• [EXERCISE PROMPT]: Using the data below, return the stretch from the line that contains "buildBody();" through the line that contains "if empty is", both included, exactly as it stands and nothing beyond it.
##### DATA LINES #####
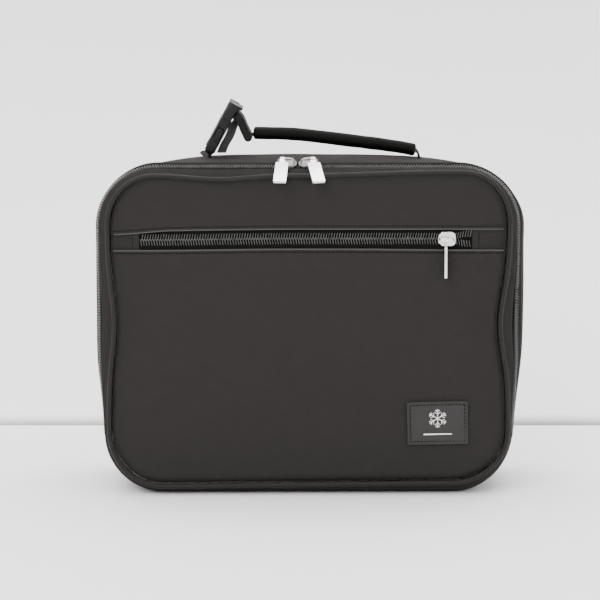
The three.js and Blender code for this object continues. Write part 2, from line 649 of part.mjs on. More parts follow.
function buildSocket() {
  const beyond = BUCKLE_THICKNESS;
  const shell = roundedPlate(BUCKLE_THICKNESS, BUCKLE_WIDTH, BUCKLE_CORNER, SOCKET_START, SOCKET_END);
  const { halfThickness: t, halfWidth: w, floor } = CAVITY;
  const socket = cut(
    shell,
    box([-t, t], [-w, w], [floor, SOCKET_END + 1]),
    box([-t, t], [-BUCKLE_WIDTH, BUCKLE_WIDTH], [floor + 0.5, PRONG_TIP + 10]),
    box([-beyond, beyond], [-SLOT_HALF, SLOT_HALF], [BAR_MIDDLE + 0.8, 11.4]),
    box([1, beyond], [-SLOT_HALF, SLOT_HALF], [SOCKET_START - 1, BAR_MIDDLE + 1]),
    box([-beyond, -1], [-SLOT_HALF, SLOT_HALF], [SOCKET_START - 1, BAR_MIDDLE + 1]),
  );
  add("buckle_socket", socket, PLASTIC, buckle);
}

// A loop of webbing round the socket's bar, narrowed where it enters the seam so that it can tilt.
function buildAnchorWebbing() {
  const [inner, outer] = [1.6, 1.6 + WEBBING];
  const [foot, shoulder] = [3.3, 5.2];
  const shape = new THREE.Shape();
  shape.moveTo(-outer, foot);
  shape.lineTo(outer, foot);
  shape.lineTo(outer, BAR_MIDDLE);
  shape.absarc(0, BAR_MIDDLE, outer, 0, Math.PI);
  const hole = new THREE.Path();
  hole.moveTo(-inner, shoulder);
  hole.lineTo(-inner, BAR_MIDDLE);
  hole.absarc(0, BAR_MIDDLE, inner, Math.PI, 0, true);
  hole.lineTo(inner, shoulder);
  shape.holes.push(hole);
  const settings = { depth: WEBBING_WIDTH, bevelEnabled: false, curveSegments: 6 };
  const loop = new THREE.ExtrudeGeometry(shape, settings);
  loop.translate(0, 0, -WEBBING_WIDTH / 2).rotateX(Math.PI / 2);
  add("anchor_webbing_left", cut(loop, ...footTrims(foot, shoulder)), WEB, buckle);
}

// Wedges that narrow a webbing's lower end between two heights.
function footTrims(foot, shoulder) {
  const [narrow, wide] = [4.3, WEBBING_WIDTH / 2];
  return [-1, 1].map((side) => {
    const wedge = new THREE.Shape([
      new THREE.Vector2(side * narrow, foot - 1),
      new THREE.Vector2(side * narrow, foot),
      new THREE.Vector2(side * (wide + 0.1), shoulder),
      new THREE.Vector2(side * (wide + 2), foot - 1),
    ]);
    const prism = new THREE.ExtrudeGeometry(wedge, { depth: 20, bevelEnabled: false });
    return prism.translate(0, 0, -10).rotateX(Math.PI / 2).rotateZ(Math.PI / 2);
  });
}

function buildPlug() {
  const start = SOCKET_END + FIT_GAP;
  const frame = cut(
    roundedPlate(BUCKLE_THICKNESS - PLUG_GAP, BUCKLE_WIDTH, BUCKLE_CORNER, start, PLUG_END),
    box([-BUCKLE_THICKNESS, BUCKLE_THICKNESS], [-SLOT_HALF, SLOT_HALF], PLUG_SLOT_LOW),
    box([-BUCKLE_THICKNESS, BUCKLE_THICKNESS], [-SLOT_HALF, SLOT_HALF], PLUG_SLOT_HIGH),
  );
  const tongue = box([-1.2, 1.2], [-2.2, 2.2], [20, start + 1]);
  const lip = box([3, 6.6], [-SLOT_HALF, SLOT_HALF], [PLUG_END - 2, PLUG_END - 0.4]);
  add("buckle_plug", joined(frame, tongue, lip), PLASTIC, buckle);
  for (const [name, side] of [["front", -1], ["back", 1]]) {
    const across = (near, far) => [side * near, side * far].sort((a, b) => a - b);
    const arm = box([-1.9, 1.9], across(7.6, 9.8), [PRONG_TIP, start - FIT_GAP]);
    const pad = box([-1.9, 1.9], across(9, 12.2), [PRONG_TIP + 0.3, PRONG_TIP + 7]);
    add(`buckle_prong_${name}`, joined(arm, pad), PLASTIC, buckle);
  }
}

// The strap's stitched stack, from the plug down to the grip, with the layer that enters the plug.
function buildStrap() {
  const [top, end] = [STRAP_TOP, STRAP_END].map(([x, z]) => new THREE.Vector2(x, z));
  const along = end.clone().sub(top).normalize();
  const normal = new THREE.Vector2(-along.y, along.x);
  const corner = (p, n, a) => {
    const moved = p.clone().addScaledVector(normal, n * STRAP_HALF);
    return moved.addScaledVector(along, a * STRAP_HALF);
  };
  const shape = new THREE.Shape([
    corner(top, -1, 0),
    corner(top, 1, 0),
    corner(end, 1, 0),
    corner(end, 0.6, 0.8),
    corner(end, -0.6, 0.8),
    corner(end, -1, 0),
  ]);
  const stack = new THREE.ExtrudeGeometry(shape, { depth: WEBBING_WIDTH, bevelEnabled: false });
  stack.translate(0, 0, -WEBBING_WIDTH / 2).rotateX(Math.PI / 2).translate(0, HANDLE_Y, 0);
  buckle.updateMatrix();
  const [low, high] = PLUG_SLOT_LOW;
  const slack = 0.6;
  const across = [slack - SLOT_HALF, SLOT_HALF - slack];
  const layer = box([-1, BUCKLE_THICKNESS], across, [low + slack, high - slack]);
  layer.applyMatrix4(buckle.matrix);
  add("handle_strap", joined(stack, layer), WEB);
  const tail = box([TAIL.near, TAIL.near + WEBBING], [-TAIL.halfWidth, TAIL.halfWidth], [TAIL.low, TAIL.high]);
  add("strap_tail", tail, WEB, buckle);
}

function buildGrip() {
  const curve = (start, end) => {
    const [first, second, third, last] = GRIP_KNOTS;
    const points = [[start, first], second, third, [end, last]];
    return new THREE.CatmullRomCurve3(points.map(([x, z]) => new THREE.Vector3(x, HANDLE_Y, z)));
  };
  const tube = (path, radius, bore) => {
    const shape = new THREE.Shape().absarc(0, 0, radius, 0, 2 * Math.PI);
    if (bore) shape.holes.push(new THREE.Path().absarc(0, 0, bore, 0, 2 * Math.PI, true));
    return new THREE.ExtrudeGeometry(shape, { steps: 14, extrudePath: path, curveSegments: 6 });
  };
  add("grip_sleeve", tube(curve(-37.4, 71.5), GRIP_RADIUS, GRIP_BORE), GRIP);
  add("grip_core", tube(curve(-37.2, 71.9), GRIP_CORE), WEB);
}

function buildRightLoop() {
  const foot = topAt(LOOP_X, HANDLE_Y) + LOOP_START;
  const half = WEBBING_WIDTH / 2;
  const strip = box([-WEBBING / 2, WEBBING / 2], [-half, half], [foot, foot + LOOP_HEIGHT]);
  const loop = cut(strip, ...footTrims(foot, foot + LOOP_HEIGHT / 2));
  add("loop_webbing_right", loop.translate(LOOP_X, HANDLE_Y, 0), WEB);
}

buildBody();
buildLid();
buildMainZip("lid", -1);
buildMainZip("body", 1);
buildPocketZip();
buildMainSliders();
buildPocketSlider();
buildSocket();
buildAnchorWebbing();
buildPlug();
buildStrap();
buildGrip();
buildRightLoop();

export default bag;
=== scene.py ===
"""An insulated lunch bag in Blender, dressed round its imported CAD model.

Driving values are in millimetres and degrees; Part turns them into metres when it makes a mesh. X runs to
the right, Y to the back and Z up. Every cloth follows the bag's own outline formula, so that it lies where
its CAD solid does.
"""
import math

import bmesh
import bpy
import numpy as np
from mathutils import Matrix, Vector, noise


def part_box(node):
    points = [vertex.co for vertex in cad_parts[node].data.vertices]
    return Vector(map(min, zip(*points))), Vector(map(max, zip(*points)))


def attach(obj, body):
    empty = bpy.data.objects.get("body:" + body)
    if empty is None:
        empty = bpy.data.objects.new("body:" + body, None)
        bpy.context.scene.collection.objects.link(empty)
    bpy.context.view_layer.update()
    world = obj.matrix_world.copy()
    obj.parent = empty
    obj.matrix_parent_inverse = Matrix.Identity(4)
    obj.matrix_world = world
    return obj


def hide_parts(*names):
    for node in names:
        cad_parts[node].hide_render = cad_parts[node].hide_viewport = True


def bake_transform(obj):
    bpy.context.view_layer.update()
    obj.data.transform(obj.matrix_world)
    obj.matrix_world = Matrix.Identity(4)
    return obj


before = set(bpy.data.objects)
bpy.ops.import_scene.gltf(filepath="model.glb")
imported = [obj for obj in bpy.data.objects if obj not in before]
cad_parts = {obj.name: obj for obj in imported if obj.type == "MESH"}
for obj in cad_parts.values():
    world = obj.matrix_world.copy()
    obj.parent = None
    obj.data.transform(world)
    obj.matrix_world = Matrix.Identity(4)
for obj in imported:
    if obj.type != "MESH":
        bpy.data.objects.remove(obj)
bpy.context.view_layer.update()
MM = 0.001


def node_box(node):
    """A CAD node's lowest and highest corners, in millimetres."""
    low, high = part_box(node)
    return np.array(low) / MM, np.array(high) / MM


# ---- Driving values -----------------------------------------------------------------------------

# The piped seams that frame the bag, front and back.
PIPING_LOW, PIPING_HIGH = node_box("front_piping")
PIPING_RADIUS = (PIPING_HIGH[1] - PIPING_LOW[1]) / 2
SEAM_Y = PIPING_RADIUS - PIPING_LOW[1]
SEAM_HALF_WIDTH = 134
SEAM_TOP = PIPING_HIGH[2] - PIPING_RADIUS
SEAM_BOTTOM = PIPING_LOW[2] + PIPING_RADIUS
SEAM_SHOULDER = 32
SEAM_FOOT = 37

# How far the gusset swells beyond the seams, and how the cloth settles.
SIDE_SWELL = 12
TOP_SWELL = 9.2
SHOULDER_SWELL = 14
FOOT_SWELL = 6
SWELL_POWER = 2.2
FOOT_HALF_DEPTH = 30
CROWN_DROP = 4.6
CROWN_HALF_WIDTH = 95
CROWN_LIMIT = 108
CROWN_POWER = 3
CROWN_REACH = 60
CROWN_FADE = 16
WAIST_PINCH = 5
WAIST_SWELL = 0.6
WAIST_HEIGHT = 117.6
WAIST_SPREAD = 22
PINCH_REACH = 0.74
PINCH_LEAN = 0.9
LEFT_FULLNESS = 8
LEFT_FLATNESS = 2.3
SKIRT_TAPER = 5.5
SKIRT_TOP = 99.6
SKIRT_HEIGHT = 65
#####
• [THE ANSWER]:
buildBody();
buildLid();
buildMainZip("lid", -1);
buildMainZip("body", 1);
buildPocketZip();
buildMainSliders();
buildPocketSlider();
buildSocket();
buildAnchorWebbing();
buildPlug();
buildStrap();
buildGrip();
buildRightLoop();

export default bag;
=== scene.py ===
"""An insulated lunch bag in Blender, dressed round its imported CAD model.

Driving values are in millimetres and degrees; Part turns them into metres when it makes a mesh. X runs to
the right, Y to the back and Z up. Every cloth follows the bag's own outline formula, so that it lies where
its CAD solid does.
"""
import math

import bmesh
import bpy
import numpy as np
from mathutils import Matrix, Vector, noise


def part_box(node):
    points = [vertex.co for vertex in cad_parts[node].data.vertices]
    return Vector(map(min, zip(*points))), Vector(map(max, zip(*points)))


def attach(obj, body):
    empty = bpy.data.objects.get("body:" + body)
    if empty is None:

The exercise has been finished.